Written task
Tally up the lines below that include the word "materials". Answer with the number alone.

Material provided
________________________________________
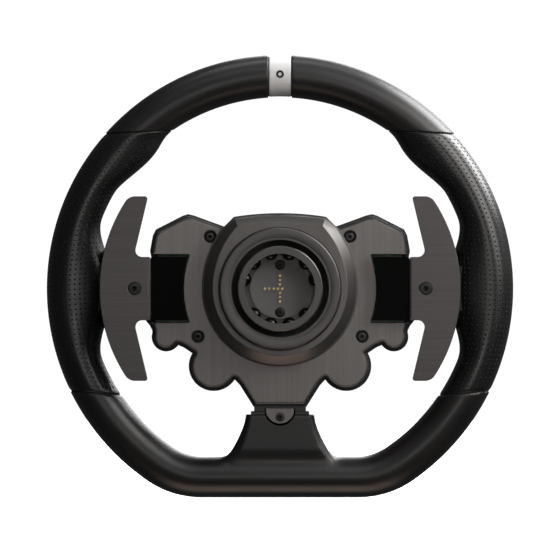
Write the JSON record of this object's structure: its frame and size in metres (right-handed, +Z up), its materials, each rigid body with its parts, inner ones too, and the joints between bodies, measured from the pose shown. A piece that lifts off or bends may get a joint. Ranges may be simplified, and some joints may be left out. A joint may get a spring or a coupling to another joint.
{
  "type": "racing wheel",
  "caption": "Flat-bottomed sim racing wheel with perforated grips, spring shift paddles, push-buttons, thumb sticks and a ball-lock quick-release hub on its back.",
  "frame": {"origin": "on the steering axis, at the mating face of the quick release on the wheel's back", "axes": "+X right and +Z up as seen from behind the wheel, +Y along the steering axis from the hub towards the driver"},
  "size_m": [0.2794, 0.063, 0.265],
  "materials": {
    "frame_alloy": "machined",
    "marker_silver": "satin silver paint",
    "rim_moulding": "soft-touch satin",
    "grip_leather": "perforated",
    "shell_black": "moulded satin",
    "cover_grey": "brushed, anodised dark grey",
    "cap_gloss": "gloss",
    "smoked_lens": "smoked",
    "board_green": "solder mask",
    "inner_plastic": "moulded",
    "bright_steel": "ground",
    "ring_black": "turned, anodised black",
    "collar_black": "turned, anodised black",
    "spring_steel": "drawn",
    "disc_grey": "moulded",
    "contact_gold": "gold plated",
    "screw_black": "black oxide",
    "paddle_grey": "brushed, anodised dark grey",
    "lever_black": "powder coated",
    "button_rubber": "textured",
    "button_plastic": "satin",
    "ball_steel": "polished"
  },
  "bodies": {
    "wheel": {"wheel_frame": "frame_alloy", "centre_marker": "marker_silver", "rim_bottom": "rim_moulding", "front_shell": "shell_black", "rear_cover": "cover_grey", "hub_housing": "cover_grey", "centre_cap": "cap_gloss", "light_bar": "smoked_lens", "main_board": "board_green", "stick_bases": "inner_plastic", "lever_pins": "bright_steel", "paddle_switches": "inner_plastic", "hub_ring": "ring_black", "collar_spring": "spring_steel", "contact_disc": "disc_grey", "contact_pins": "contact_gold", "disc_screws": "screw_black", "hub_bolts": "screw_black", "spoke_clamp": "cover_grey", "cover_screws": "screw_black", "trim_screws": "screw_black", "rim_top_left": "rim_moulding", "rim_grip_left": "grip_leather", "side_spoke_left": "rim_moulding", "rim_top_right": "rim_moulding", "rim_grip_right": "grip_leather", "side_spoke_right": "rim_moulding"},
    "left_paddle": {"paddle_left": "paddle_grey", "lever_left": "lever_black", "paddle_screw_left": "screw_black"},
    "left_stick_yoke": {"stick_yoke_left": "bright_steel"},
    "left_stick_arm": {"stick_arm_left": "bright_steel"},
    "left_stick_cap": {"stick_cap_left": "button_rubber"},
    "left_button_1": {"button_left_1": "button_plastic"},
    "left_button_2": {"button_left_2": "button_plastic"},
    "left_button_3": {"button_left_3": "button_plastic"},
    "left_button_4": {"button_left_4": "button_plastic"},
    "left_button_5": {"button_left_5": "button_plastic"},
    "right_paddle": {"paddle_right": "paddle_grey", "lever_right": "lever_black", "paddle_screw_right": "screw_black"},
    "right_stick_yoke": {"stick_yoke_right": "bright_steel"},
    "right_stick_arm": {"stick_arm_right": "bright_steel"},
    "right_stick_cap": {"stick_cap_right": "button_rubber"},
    "right_button_1": {"button_right_1": "button_plastic"},
    "right_button_2": {"button_right_2": "button_plastic"},
    "right_button_3": {"button_right_3": "button_plastic"},
    "right_button_4": {"button_right_4": "button_plastic"},
    "right_button_5": {"button_right_5": "button_plastic"},
    "collar": {"release_collar": "collar_black"},
    "ball_1": {"locking_ball_1": "ball_steel"},
    "ball_2": {"locking_ball_2": "ball_steel"},
    "ball_3": {"locking_ball_3": "ball_steel"},
    "ball_4": {"locking_ball_4": "ball_steel"},
    "ball_5": {"locking_ball_5": "ball_steel"},
    "ball_6": {"locking_ball_6": "ball_steel"},
    "ball_7": {"locking_ball_7": "ball_steel"},
    "ball_8": {"locking_ball_8": "ball_steel"},
    "ball_9": {"locking_ball_9": "ball_steel"},
    "ball_10": {"locking_ball_10": "ball_steel"}
  },
  "joints": [
    {"name": "left_paddle_pull", "type": "hinge", "parent": "wheel", "child": "left_paddle", "pos_m": [-0.0617, 0.0315, 0], "axis": [0, 0, -1], "range_deg": [0, 5.5], "stiffness_Nm_per_rad": 1.25, "springref_deg": -6.88},
    {"name": "right_paddle_pull", "type": "hinge", "parent": "wheel", "child": "right_paddle", "pos_m": [0.0617, 0.0315, 0], "axis": [0, 0, 1], "range_deg": [0, 5.5], "stiffness_Nm_per_rad": 1.25, "springref_deg": -6.88},
    {"name": "left_button_1_press", "type": "slide", "parent": "wheel", "child": "left_button_1", "axis": [0, -1, 0], "range_m": [0, 0.0012], "stiffness_N_per_m": 900, "springref_m": -0.0008},
    {"name": "left_button_2_press", "type": "slide", "parent": "wheel", "child": "left_button_2", "axis": [0, -1, 0], "range_m": [0, 0.0012], "stiffness_N_per_m": 900, "springref_m": -0.0008},
    {"name": "left_button_3_press", "type": "slide", "parent": "wheel", "child": "left_button_3", "axis": [0, -1, 0], "range_m": [0, 0.0012], "stiffness_N_per_m": 900, "springref_m": -0.0008},
    {"name": "left_button_4_press", "type": "slide", "parent": "wheel", "child": "left_button_4", "axis": [0, -1, 0], "range_m": [0, 0.0012], "stiffness_N_per_m": 900, "springref_m": -0.0008},
    {"name": "left_button_5_press", "type": "slide", "parent": "wheel", "child": "left_button_5", "axis": [0, -1, 0], "range_m": [0, 0.0012], "stiffness_N_per_m": 900, "springref_m": -0.0008},
    {"name": "right_button_1_press", "type": "slide", "parent": "wheel", "child": "right_button_1", "axis": [0, -1, 0], "range_m": [0, 0.0012], "stiffness_N_per_m": 900, "springref_m": -0.0008},
    {"name": "right_button_2_press", "type": "slide", "parent": "wheel", "child": "right_button_2", "axis": [0, -1, 0], "range_m": [0, 0.0012], "stiffness_N_per_m": 900, "springref_m": -0.0008},
    {"name": "right_button_3_press", "type": "slide", "parent": "wheel", "child": "right_button_3", "axis": [0, -1, 0], "range_m": [0, 0.0012], "stiffness_N_per_m": 900, "springref_m": -0.0008},
    {"name": "right_button_4_press", "type": "slide", "parent": "wheel", "child": "right_button_4", "axis": [0, -1, 0], "range_m": [0, 0.0012], "stiffness_N_per_m": 900, "springref_m": -0.0008},
    {"name": "right_button_5_press", "type": "slide", "parent": "wheel", "child": "right_button_5", "axis": [0, -1, 0], "range_m": [0, 0.0012], "stiffness_N_per_m": 900, "springref_m": -0.0008},
    {"name": "left_stick_up_down", "type": "hinge", "parent": "wheel", "child": "left_stick_yoke", "pos_m": [-0.0397, 0.0526, -0.0464], "axis": [1, 0, 0], "range_deg": [-10, 10], "stiffness_Nm_per_rad": 0.03},
    {"name": "left_stick_left_right", "type": "hinge", "parent": "left_stick_yoke", "child": "left_stick_arm", "pos_m": [-0.0397, 0.0526, -0.0464], "axis": [0, 0, 1], "range_deg": [-10, 10], "stiffness_Nm_per_rad": 0.03},
    {"name": "left_stick_press", "type": "slide", "parent": "left_stick_arm", "child": "left_stick_cap", "axis": [0, -1, 0], "range_m": [0, 0.0006], "stiffness_N_per_m": 1200, "springref_m": -0.0008},
    {"name": "right_stick_up_down", "type": "hinge", "parent": "wheel", "child": "right_stick_yoke", "pos_m": [0.0397, 0.0526, -0.0464], "axis": [1, 0, 0], "range_deg": [-10, 10], "stiffness_Nm_per_rad": 0.03},
    {"name": "right_stick_left_right", "type": "hinge", "parent": "right_stick_yoke", "child": "right_stick_arm", "pos_m": [0.0397, 0.0526, -0.0464], "axis": [0, 0, 1], "range_deg": [-10, 10], "stiffness_Nm_per_rad": 0.03},
    {"name": "right_stick_press", "type": "slide", "parent": "right_stick_arm", "child": "right_stick_cap", "axis": [0, -1, 0], "range_m": [0, 0.0006], "stiffness_N_per_m": 1200, "springref_m": -0.0008},
    {"name": "collar_release", "type": "slide", "parent": "wheel", "child": "collar", "axis": [0, 1, 0], "range_m": [0, 0.005], "stiffness_N_per_m": 1500, "springref_m": -0.006, "deforming": ["collar_spring"]},
    {"name": "ball_1_out", "type": "slide", "parent": "wheel", "child": "ball_1", "axis": [0.2588, 0, 0.9659], "range_m": [0, 0.0031]},
    {"name": "ball_2_out", "type": "slide", "parent": "wheel", "child": "ball_2", "axis": [0.7071, 0, 0.7071], "range_m": [0, 0.0031]},
    {"name": "ball_3_out", "type": "slide", "parent": "wheel", "child": "ball_3", "axis": [0.9659, 0, 0.2588], "range_m": [0, 0.0031]},
    {"name": "ball_4_out", "type": "slide", "parent": "wheel", "child": "ball_4", "axis": [0.7071, 0, -0.7071], "range_m": [0, 0.0031]},
    {"name": "ball_5_out", "type": "slide", "parent": "wheel", "child": "ball_5", "axis": [0.2588, 0, -0.9659], "range_m": [0, 0.0031]},
    {"name": "ball_6_out", "type": "slide", "parent": "wheel", "child": "ball_6", "axis": [-0.2588, 0, -0.9659], "range_m": [0, 0.0031]},
    {"name": "ball_7_out", "type": "slide", "parent": "wheel", "child": "ball_7", "axis": [-0.7071, 0, -0.7071], "range_m": [0, 0.0031]},
    {"name": "ball_8_out", "type": "slide", "parent": "wheel", "child": "ball_8", "axis": [-0.9659, 0, 0.2588], "range_m": [0, 0.0031]},
    {"name": "ball_9_out", "type": "slide", "parent": "wheel", "child": "ball_9", "axis": [-0.7071, 0, 0.7071], "range_m": [0, 0.0031]},
    {"name": "ball_10_out", "type": "slide", "parent": "wheel", "child": "ball_10", "axis": [-0.2588, 0, 0.9659], "range_m": [0, 0.0031]}
  ],
  "couplings": [
    {"joint": "ball_1_out", "follows": "collar_release", "ratio": 0.62},
    {"joint": "ball_2_out", "follows": "collar_release", "ratio": 0.62},
    {"joint": "ball_3_out", "follows": "collar_release", "ratio": 0.62},
    {"joint": "ball_4_out", "follows": "collar_release", "ratio": 0.62},
    {"joint": "ball_5_out", "follows": "collar_release", "ratio": 0.62},
    {"joint": "ball_6_out", "follows": "collar_release", "ratio": 0.62},
    {"joint": "ball_7_out", "follows": "collar_release", "ratio": 0.62},
    {"joint": "ball_8_out", "follows": "collar_release", "ratio": 0.62},
    {"joint": "ball_9_out", "follows": "collar_release", "ratio": 0.62},
    {"joint": "ball_10_out", "follows": "collar_release", "ratio": 0.62}
  ]
}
________________________________________
Final result
2